# Table of Contents

1. [Problem Statement](#Problem-Statement)
2. [Background Information](#Background-Information)
3. [Executive Summary](#Executive-Summary)
4. [Imports](#Imports)
5. [Soccer Match Preliminary EDA](#Soccer-Match-Preliminary-EDA)
6. [Building Helper Functions](#Building-Helper-Functions)
7. [Processing All Event Data](#Processing-All-Event-Data)
    1. [Concatinating All Event Data](#Concatinating-All-Event-Data)
    2. [Extracting Nested Dictionary Information](#Extracting-Nested-Dictionary-Information)
    3. [Exporting Team Data](#Exporting-Team-Data)

## Problem Statement

As team weaknesses are discovered, what players can fill the roles that are needed?

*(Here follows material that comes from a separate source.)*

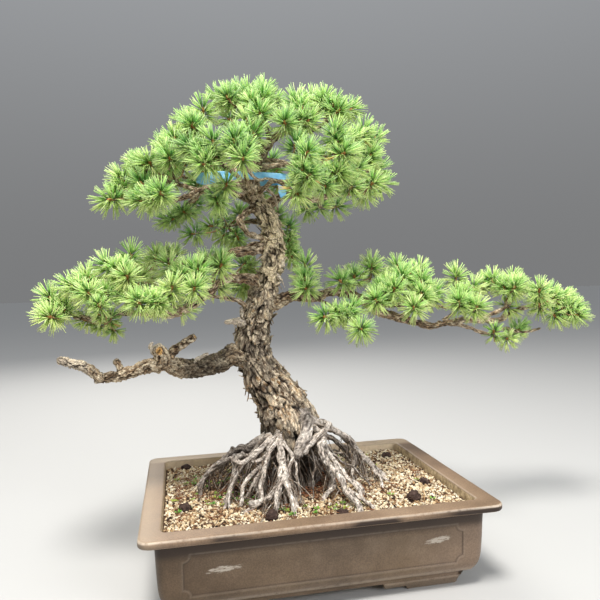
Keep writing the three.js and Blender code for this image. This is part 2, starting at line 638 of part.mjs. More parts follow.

I will be using unsupervised clustering algorithms to recommend players, with similar playing styles, to supplement a team's overall weaknesses. Player movement heatmap images and team movement heathamps images will be our main source of data.  

Due to limited time constraints, this project focus on generating images of player movement through the course of a season. The dataset created will be used for the next phase of this project. 


## Background Information

Currently, signing a new soccer player is based a lot on name recognition, goal scoring percentile, and sometimes just hype. Building a team around world class players is what everyone wants but sometimes, even world class players have to adjust to a new position if their natural position is already filled by another superstar. The likes of Messi, Suarez, and Griezmann are all superstars but have difficulty building chemistry in the attacking third of the pitch. This is partly because Griezman needs to adapt to a wider position than he was used to naturally playing at his former club. At his former club, Griezman would be the focal point of attack and now at Barcelona, he's not. Instead he is playing on the wing or as a striker when Luis Suarez is injured. 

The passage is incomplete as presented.